Les causes ? Un seul chiffre, effrayant : entre 1976 et aujourd'hui, les horaires dévolus au français entre le CM2 et la troisième ont diminué de 800 heures, soit l'équivalent d'une année et demie de cours de français ! La leçon régulière de grammaire, enseignée comme une matière distincte de l'étude de texte, a disparu avec le « décloisonnement » au collège, en 1995, et avec l'« observation réfléchie de la langue » à l'école primaire, en 2002. Danièle Manesse dénonce l'impasse de ces méthodes : « On a négligé la mémorisation et la répétition. En grammaire, il y a non seulement des choses à comprendre, mais aussi des choses à apprendre. » Eric Pellet, enseignant en grammaire, linguistique et auteur de manuels (2), constate que la réforme des programmes des années 1990 a introduit « des notions savantes mal stabilisées, déformées, très mal adaptées au niveau des élèves ». De fait, les sixièmes s'échinaient à comprendre la « progression thématique » ou l'« énonciation » d'un texte avant de savoir analyser une phrase.
Les nouveaux programmes Darcos de 2008, inspirés par les chantres de la grammaire traditionnelle, le linguiste Alain Bentolila et l'écrivain Erik Orsenna, entendent corriger le tir. Toutefois, Eric Pellet dénonce le retour de notions grammaticales périmées (le complément d'attribution) et met en garde contre l'illusion d'une « grammaire immuable, celle de grand-papa ». Quant à Philippe Desperier, instituteur seine-et-marnais fort de trente ans d'expérience, il y voit une collection d'« outils froids ». Lui réclame surtout du temps pour pratiquer les manipulations de phrases, l'échange oral, l'imprégnation par les textes littéraires, indispensables pour que les enfants n'aient pas l'impression que « la grammaire descend du ciel ». Or, avec l'introduction de l'anglais, de l'informatique et la récente suppression des cours du samedi matin, l'instituteur se sent dans une « situation d'urgence permanente », où il risque de « sacrifier l'essentiel ». Bref, la pédagogie de la grammaire est à réinventer pour peu, comme Eric Pellet le souhaite, qu'on cesse de la considérer « d'un côté comme un machin poussiéreux, de l'autre comme une vérité révélée une fois pour toutes ». Et à condition qu'on assure une formation continue massive des enseignants en la matière.

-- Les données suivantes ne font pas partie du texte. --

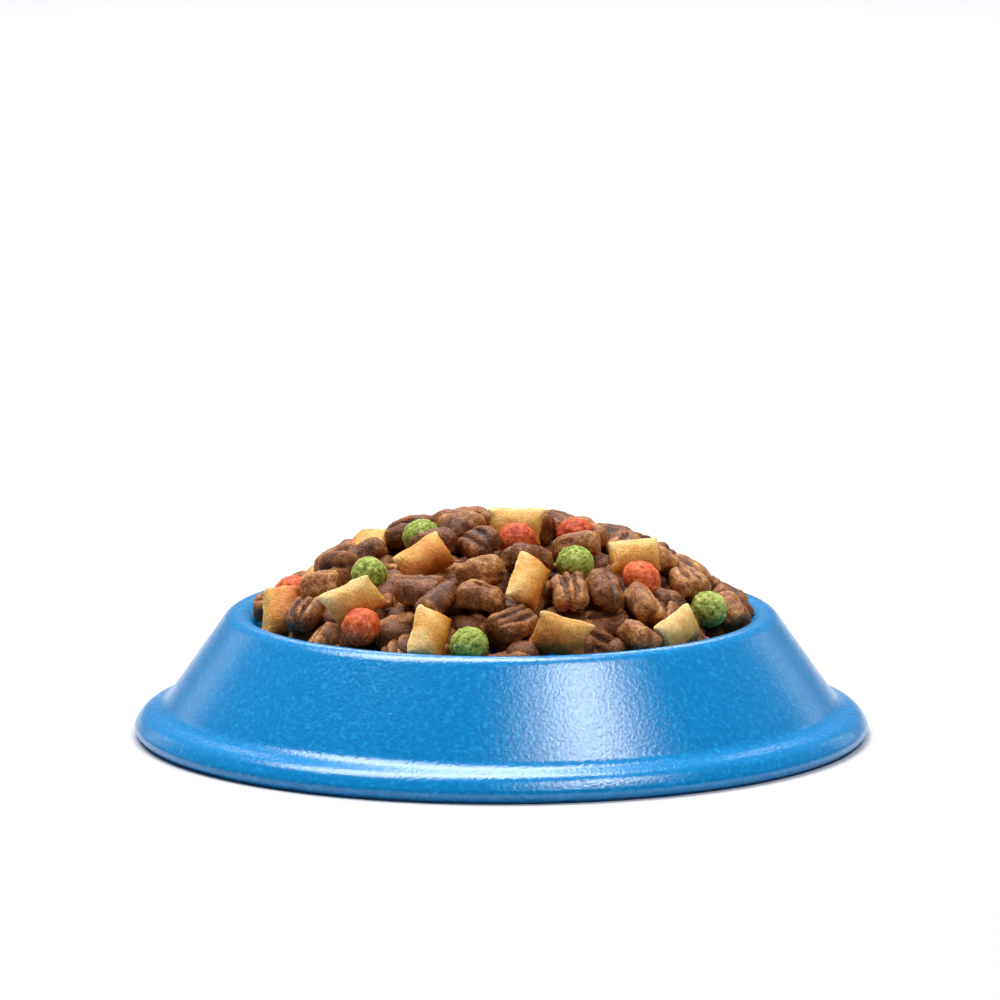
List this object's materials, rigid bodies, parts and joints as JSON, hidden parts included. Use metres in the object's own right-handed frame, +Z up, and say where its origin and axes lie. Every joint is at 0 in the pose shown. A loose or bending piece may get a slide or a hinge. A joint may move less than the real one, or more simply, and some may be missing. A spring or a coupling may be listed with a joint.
{
  "type": "pet food bowl filled with dry food",
  "caption": "Low round plastic pet bowl with a rolled rim, sloping skirt and wide base flange, heaped with dry food pieces of five kinds.",
  "frame": {"origin": "middle of the foot ring, on the surface the bowl stands on", "axes": "+Z up along the bowl's axis; -Y is the side where every food piece is a node of its own"},
  "size_m": [0.2206, 0.2206, 0.068],
  "materials": {
    "blue_plastic": "moulded gloss with a fine grain and faint lighter flecks",
    "brown_kibble": "baked, porous, matt with a slight fat sheen",
    "yellow_kibble": "puffed, fine lengthwise lines",
    "green_kibble": "crumbly, matt",
    "orange_kibble": "crumbly, matt"
  },
  "bodies": {
    "root": {"bowl": "blue_plastic", "brown_bean_01": "brown_kibble", "brown_bean_02": "brown_kibble", "brown_bean_03": "brown_kibble", "brown_bean_04": "brown_kibble", "brown_bean_05": "brown_kibble", "brown_bean_06": "brown_kibble", "brown_bean_07": "brown_kibble", "brown_bean_08": "brown_kibble", "brown_bean_09": "brown_kibble", "brown_bean_10": "brown_kibble", "brown_bean_11": "brown_kibble", "brown_bean_12": "brown_kibble", "brown_bean_13": "brown_kibble", "brown_bean_14": "brown_kibble", "brown_bean_15": "brown_kibble", "brown_bean_16": "brown_kibble", "brown_bean_17": "brown_kibble", "brown_bean_18": "brown_kibble", "brown_bean_19": "brown_kibble", "brown_bean_20": "brown_kibble", "brown_bean_21": "brown_kibble", "brown_bean_22": "brown_kibble", "brown_bean_23": "brown_kibble", "brown_bean_24": "brown_kibble", "brown_bean_25": "brown_kibble", "brown_bean_26": "brown_kibble", "brown_bean_27": "brown_kibble", "brown_chunk_01": "brown_kibble", "brown_chunk_02": "brown_kibble", "brown_chunk_03": "brown_kibble", "brown_chunk_04": "brown_kibble", "brown_chunk_05": "brown_kibble", "brown_chunk_06": "brown_kibble", "brown_chunk_07": "brown_kibble", "brown_chunk_08": "brown_kibble", "brown_chunk_09": "brown_kibble", "brown_chunk_10": "brown_kibble", "brown_chunk_11": "brown_kibble", "green_ball_01": "green_kibble", "green_ball_02": "green_kibble", "green_ball_03": "green_kibble", "green_ball_04": "green_kibble", "green_ball_05": "green_kibble", "kibble_bed": "brown_kibble", "orange_ball_01": "orange_kibble", "orange_ball_02": "orange_kibble", "orange_ball_03": "orange_kibble", "orange_ball_04": "orange_kibble", "orange_ball_05": "orange_kibble", "yellow_pillow_01": "yellow_kibble", "yellow_pillow_02": "yellow_kibble", "yellow_pillow_03": "yellow_kibble", "yellow_pillow_04": "yellow_kibble", "yellow_pillow_05": "yellow_kibble", "yellow_pillow_06": "yellow_kibble", "yellow_pillow_07": "yellow_kibble", "yellow_pillow_08": "yellow_kibble", "yellow_pillow_09": "yellow_kibble", "yellow_pillow_10": "yellow_kibble"}
  },
  "joints": []
}
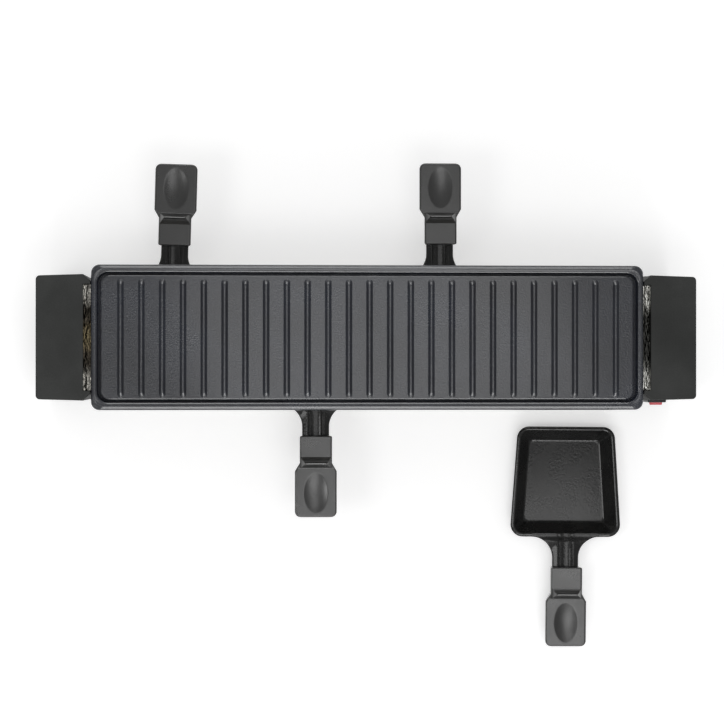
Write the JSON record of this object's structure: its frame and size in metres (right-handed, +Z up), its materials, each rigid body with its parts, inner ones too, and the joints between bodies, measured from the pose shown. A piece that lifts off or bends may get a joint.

Mais qui voudra ouvrir ce chantier, à l'heure où un hiérarque de l'Education nationale prophétise la mort de la grammaire, destinée à être supplantée par la communication ? Troublante coïncidence entre ces propos, prononcés en off, et les thèses d'un Giovanni Gentile, ministre de l'Education de Mussolini, qui prônait l'éradication de la grammaire pour « laisser apprendre la langue dans son langage vivant ». Le XXIe siècle risque de jeter aux oubliettes une discipline antique qui n'a cessé, depuis les recherches des jansénistes de Port-Royal et des Lumières, de nourrir la psychologie, la logique, la philosophie...
Adieu grammaire, soupirait Serge Koster en 2001 (3) : la grammaire codifiant le « bon usage » de la langue, elle devient obsolète dès lors que la frontière s'efface entre les différentes normes de communication : privée et publique, écrite et orale, littéraire et médiatique. De fait, les fautes de français pullulent sans désormais être perçues comme des fautes : dans les publicités, l'affichage, les journaux... et même dans les discours du président de la République, publiés « dans leur jus » sur le site de l'Elysée (4). Pour transmettre efficacement un message, faut-il accepter de sacrifier la forme, comme sur les chats ? Un discours grammaticalement correct est-il forcément « amphigourique », comme l'affirme Luc Chatel, qui défend la syntaxe familière de Nicolas Sarkozy ? C'est oublier qu'en l'absence d'une langue complexe et articulée seuls subsistent les slogans et les clichés – bref, le degré zéro de la pensée... – et que prospèrent les ghettos linguistiques : « Je me comprends », répliquent les jeunes gens pris en flagrant délit de charabia, sans songer que l'enjeu de l'intégration sociale comme de l'échange intellectuel est justement de se faire comprendre.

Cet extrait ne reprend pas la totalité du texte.